Amid a lack of certainty regarding whether the Central Bank of Nigeria will release the old notes it is holding, Deposit Money Banks have started to limit the distribution of old N1,000 and N500 notes to their clients.
It happened about 24 hours after Godwin Emefiele, the governor of the Central Bank of Nigeria, declared that the old N1,000, N500, and N200 bills were still valid forms of payment.
The Nigeria Labour Congress insisted on the seven-day deadline it set the Federal Government to end the cash shortage on Tuesday, despite the CBN's announcement on Monday night.
The stance of the apex bank followed several weeks of uncertainty regarding the legal standing of the old currencies amid a string of Supreme Court rulings in a lawsuit between some state governments and the Federal Government.
The CBN's announcement was supposed to put an end to the shortage of both old and new naira notes that had caused suffering for Nigerians, but research published on Tuesday suggested that the crisis may not be resolved anytime soon.

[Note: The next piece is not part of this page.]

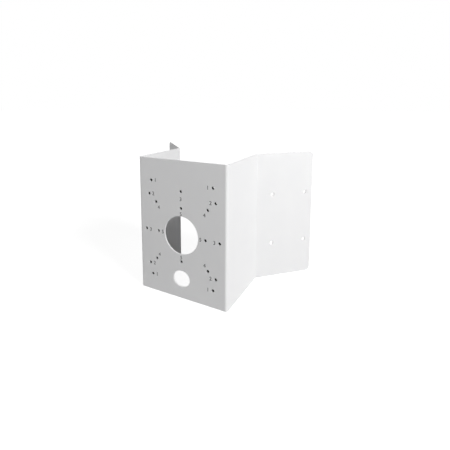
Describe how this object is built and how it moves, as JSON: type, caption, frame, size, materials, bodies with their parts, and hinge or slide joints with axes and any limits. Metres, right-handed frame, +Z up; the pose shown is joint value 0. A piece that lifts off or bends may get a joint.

According to inquiries made by our correspondents, some lenders were loading their automated teller machines while banks were rationing old notes to their clients via over-the-counter payments.
The research, however, showed that most lenders in Lagos, Abuja, Ogun, Kwara, and other states gave each customer only N5,000 over the counter, while a few banks only paid N10,000.
Further research revealed that the majority of banks were only disbursing N5,000 and that only a small number of banks filled their ATMs.
Top bank executives disclosed that after sending a sizable portion of their old naira deposits to the CBN a few weeks ago, the majority of banks were paying what was remained in their vaults.
According to other authorities, lenders were also paying their clients from small fresh deposits made by their clients.